In December 1587 the poet William Fowler dedicated his Triumphs of Petrarke to her, and a woman "E. D.", perhaps Elizabeth Douglas of Temple-Hall (Ormiston), contributed two sonnets in her praise.

===Lady Chancellor===
Jean Fleming shared in her husband's work as Chancellor of Scotland. An English visitor at the Scottish court, Thomas Fowler, wrote that she was "a wise woman and half chancellor when he is at home." The goldsmith and royal financier Thomas Foulis made two accounts of money for the mint received from "Lady Thirlestane." The first of the "Lady Chancellaris" accounts commenced on 20 June 1589, and the second began on 1 August 1590. Fleming herself received an amethyst ring. She accounted large sums of money, some of it connected with the reception of the royal bride, Anne of Denmark. The account, held by the National Library of Scotland, includes a payment to Alexander Oustean, a wealthy Edinburgh tailor who supported the royal marriage, and £4000 Scots for the merchant Robert Jousie who supplied fabrics to the royal wardrobe.

In February 1590 she was pregnant as a newsletter noted, "The Lady Chanceller feeles the motion of a barne within her weam." In May 1590 she may have greeted the new queen of Scotland Anne of Denmark at the Shore of Leith, with the Countess of Mar, Lady Seton, Lady Boyne, and Lady Dudhope. Her daughter Anne was baptised on 12 July 1590.

She managed to make an enemy of Anna of Denmark by remarking in her hearing of Anna's supposed relationship with Francis Stewart, 5th Earl of Bothwell, who had been imprisoned for witchcraft in connections with events around the marriage of Anne and James, and whose trajectory from this point forwards was escape, exile, forfeiture and death. The queen wrote a letter mentioning her accusation that she was complicit with the Earl of Bothwell.
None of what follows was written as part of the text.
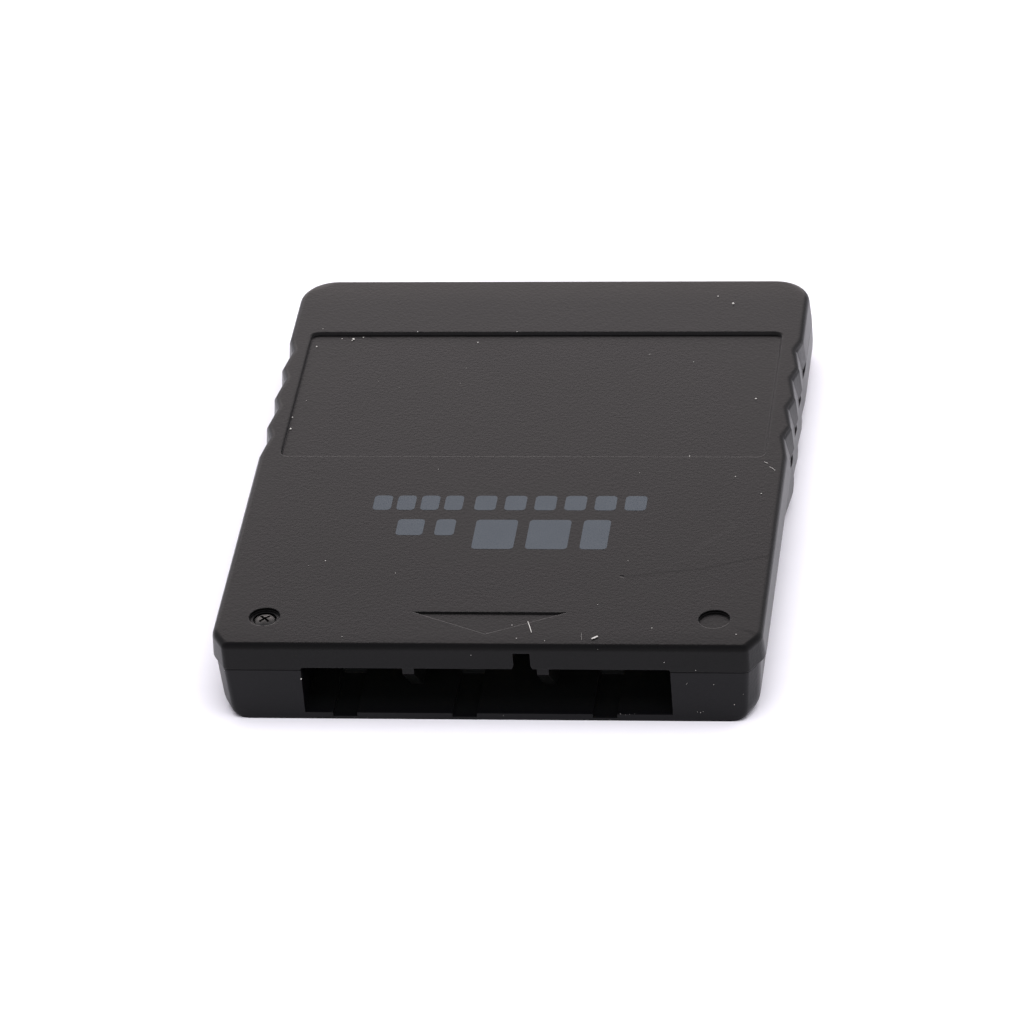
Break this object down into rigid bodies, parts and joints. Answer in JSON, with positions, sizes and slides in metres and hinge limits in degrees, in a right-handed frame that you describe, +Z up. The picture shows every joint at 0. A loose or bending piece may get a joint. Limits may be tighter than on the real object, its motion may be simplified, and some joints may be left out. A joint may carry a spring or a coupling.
{
  "type": "memory card",
  "caption": "Flat black memory card for a game console, with a connector opening at the front, toothed side grips at the rear, a shallow label recess, an arrow and a recessed screw.",
  "frame": {"origin": "middle of the underside, where the card rests", "axes": "+X to the card's right seen from above, +Y from the connector face to the gripped rear end, +Z up out of the label face"},
  "size_m": [0.044, 0.055, 0.007],
  "materials": {
    "shell": "black, fine spark-eroded grain",
    "board": "dark green solder mask",
    "contact": "gold plated",
    "chip": "moulded epoxy",
    "can": "plain metal can",
    "supply_part": "moulded ochre",
    "ceramic": "fired ceramic",
    "resistor": "glazed black",
    "screw": "dull plated steel"
  },
  "bodies": {
    "root": {"top_shell": "shell", "bottom_shell": "shell", "circuit_board": "board", "contact_1": "contact", "contact_2": "contact", "contact_3": "contact", "contact_4": "contact", "contact_5": "contact", "contact_6": "contact", "contact_7": "contact", "contact_8": "contact", "memory_chip": "chip", "controller_chip": "chip", "voltage_regulator": "chip", "resonator": "can", "supply_capacitor": "supply_part", "capacitor_1": "ceramic", "capacitor_2": "ceramic", "capacitor_3": "ceramic", "capacitor_4": "ceramic", "resistor_1": "resistor", "resistor_2": "resistor", "resistor_3": "resistor", "resistor_4": "resistor", "screw": "screw"}
  },
  "joints": []
}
In September and October 1592 Maitland and his wife were at Greenlaw with the Provost of Lincluden and at Kenmure and Drumlanrig with John Gordon of Lochinvar. Fleming then visited the court. Maitland was allowed to return to court in September 1593, but the English ambassador Robert Bowes mentioned the queen's continuing antipathy towards her, "she cannot hitherto well brook his wife". She was again in the queen's favour by February 1595.
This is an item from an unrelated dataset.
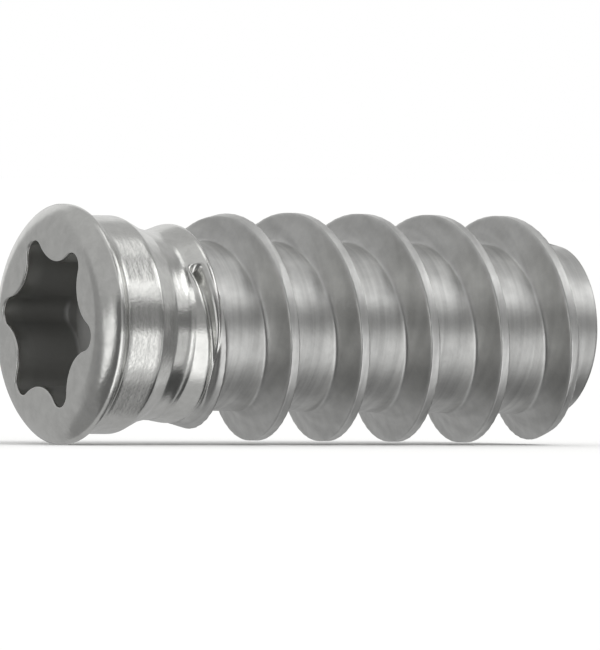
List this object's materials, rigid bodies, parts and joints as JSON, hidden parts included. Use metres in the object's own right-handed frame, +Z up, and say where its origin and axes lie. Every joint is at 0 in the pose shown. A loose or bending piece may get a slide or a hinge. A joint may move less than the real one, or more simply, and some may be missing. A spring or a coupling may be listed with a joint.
{
  "type": "connecting screw",
  "caption": "Short cabinet connecting screw with a low domed head, a star recess, a waisted neck, a coarse right-hand thread and a blunt tip.",
  "frame": {"origin": "on the screw's axis, in the plane of the head's front face, at the mouth of the star recess", "axes": "+X along the screw's axis from the head to the tip, +Z up, the screw lying on its side"},
  "size_m": [0.0154, 0.0062, 0.0062],
  "materials": {
    "plated_steel": "bright zinc plating over cold-formed steel, satin, with faint lines round the axis"
  },
  "bodies": {
    "root": {"screw": "plated_steel"}
  },
  "joints": []
}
===Countess of Cassilis===
On Maitland's death on 3 October 1595 the king sent Sir George Home with his letter to Thirlestane to comfort her. Jean was left a rich widow. In November 1597, she married John Kennedy, 5th Earl of Cassilis, some 22-years her junior, becoming Countess of Cassillis. The age disparity aroused considerable scornful comment in the Scottish court, but Jean's wealth ensured the continued status of the couple. It was said, "she was past bairns bearing, and he was a young man not past 23 years."

Cassilis had considered marrying another woman, Jean Cunningham, a daughter of the Earl of Glencairn. She died soon after the wedding, leaving a note blaming Cassilis for breaking their betrothal. This led to a quarrel between the Cunningham and Kennedy families.
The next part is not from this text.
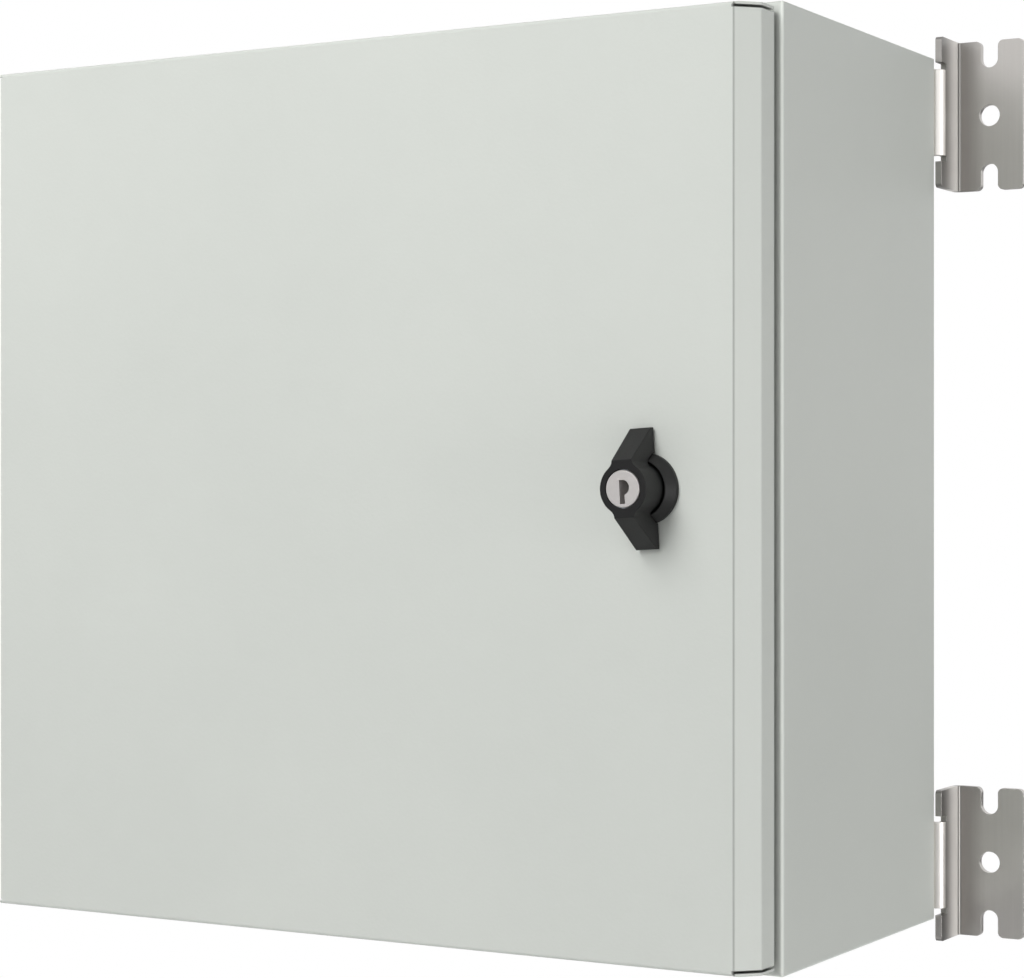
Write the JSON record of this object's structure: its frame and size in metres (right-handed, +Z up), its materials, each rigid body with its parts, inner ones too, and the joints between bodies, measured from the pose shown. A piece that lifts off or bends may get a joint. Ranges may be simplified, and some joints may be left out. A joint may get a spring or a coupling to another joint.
{
  "type": "steel wall enclosure",
  "caption": "Sheet-steel wall enclosure with a concealed-hinge door, foam seal, key-lockable wing knob, mounting plate, gland plate and folded wall brackets.",
  "frame": {"origin": "on the wall plane, at the centre of the four wall holes in the brackets", "axes": "+X to the right seen from the front, +Y towards the wall, +Z up"},
  "size_m": [0.47, 0.2395, 0.42],
  "materials": {
    "grey_paint": "light grey powder coat with fine orange peel",
    "stainless_steel": "brushed stainless steel",
    "zinc_plated_steel": "zinc plated",
    "galvanised_sheet": "galvanised sheet",
    "dark_foam_rubber": "matt foam",
    "black_plastic": "finely grained black plastic",
    "nickel_plated_face": "bright nickel, finely turned"
  },
  "bodies": {
    "enclosure": {"body_shell": "grey_paint", "mounting_plate": "galvanised_sheet", "plate_studs": "zinc_plated_steel", "plate_spacers": "zinc_plated_steel", "plate_washers": "zinc_plated_steel", "plate_nuts": "zinc_plated_steel", "gland_gasket": "dark_foam_rubber", "gland_plate": "grey_paint", "gland_screws": "zinc_plated_steel", "gland_nuts": "zinc_plated_steel", "upper_left_bracket": "stainless_steel", "upper_right_bracket": "stainless_steel", "lower_left_bracket": "stainless_steel", "lower_right_bracket": "stainless_steel", "bracket_seals": "dark_foam_rubber", "bracket_bolts": "zinc_plated_steel", "bracket_washers": "zinc_plated_steel", "bracket_nuts": "zinc_plated_steel", "upper_hinge_body_leaf": "zinc_plated_steel", "lower_hinge_body_leaf": "zinc_plated_steel", "hinge_screws": "zinc_plated_steel", "hinge_nuts": "zinc_plated_steel", "body_earth_stud": "zinc_plated_steel", "body_earth_washer": "zinc_plated_steel", "body_earth_nut": "zinc_plated_steel"},
    "door": {"door_skin": "grey_paint", "door_gasket": "dark_foam_rubber", "upper_hinge_door_leaf": "zinc_plated_steel", "lower_hinge_door_leaf": "zinc_plated_steel", "upper_hinge_pin": "zinc_plated_steel", "lower_hinge_pin": "zinc_plated_steel", "door_earth_stud": "zinc_plated_steel", "door_earth_washer": "zinc_plated_steel", "door_earth_nut": "zinc_plated_steel", "lock_collar": "black_plastic", "collar_seal": "dark_foam_rubber", "lock_nut": "zinc_plated_steel"},
    "knob": {"wing_knob": "black_plastic", "lock_core": "zinc_plated_steel", "locking_cam": "zinc_plated_steel", "cam_washer": "zinc_plated_steel", "cam_screw": "zinc_plated_steel"},
    "key_cylinder": {"key_plug": "nickel_plated_face"}
  },
  "joints": [
    {"name": "door_hinge", "type": "hinge", "parent": "enclosure", "child": "door", "pos_m": [-0.1915, -0.2075, 0], "axis": [0, 0, -1], "range_deg": [0, 120]},
    {"name": "knob_turn", "type": "hinge", "parent": "door", "child": "knob", "pos_m": [0.149, -0.2181, 0], "axis": [0, -1, 0], "range_deg": [-3.3, 86.7]},
    {"name": "key_turn", "type": "hinge", "parent": "knob", "child": "key_cylinder", "pos_m": [0.149, -0.2395, 0], "axis": [0, -1, 0], "range_deg": [0, 90]}
  ]
}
The bankrupted royal financiers Robert Jousie and Thomas Foulis owed her £2,333 Scots in 1598. Kennedy was offered a post as Treasurer in 1599, but declined, fearing the cost of the appointment in terms of anticipated loans to a needy James VI.

On 22 February 1600 Fleming and Cassilis hosted James VI at Thirlestane Castle. In 1602 she was contrasted with the Catholic Lady Livingstone as "a lady without all religion".

As part of the marriage contract of her daughter Anna Maitland and the Master of Winton, Jean Fleming rebuilt Winton Castle for the couple, and the Earl of Winton owed her 2,000 merks for this.

Lady Cassilis and her son had rights over the town of Leith, and the burgh council of Edinburgh negotiated to buy the "reversion of the superiority of Leith from her. She received 10,000 merks.

Kennedy was imprisoned twice in 1604 for doing violence to Jean, the first incident involving him dragging her from court before witnesses. The Privy Council described the offence as "unmanerlie insolence". King James advised the Privy Council of Scotland to protect her financial interests from her husband.

During this period it was alleged that Hector Ferguson of Letterpin had ambushed Jean Fleming and servants between the Inch of Galloway and Maybole, and chased her to Maybole Castle.

Jean Fleming died in Edinburgh after a period of illness on 23 June 1609 and is buried in St Mary's Collegiate Church, Haddington.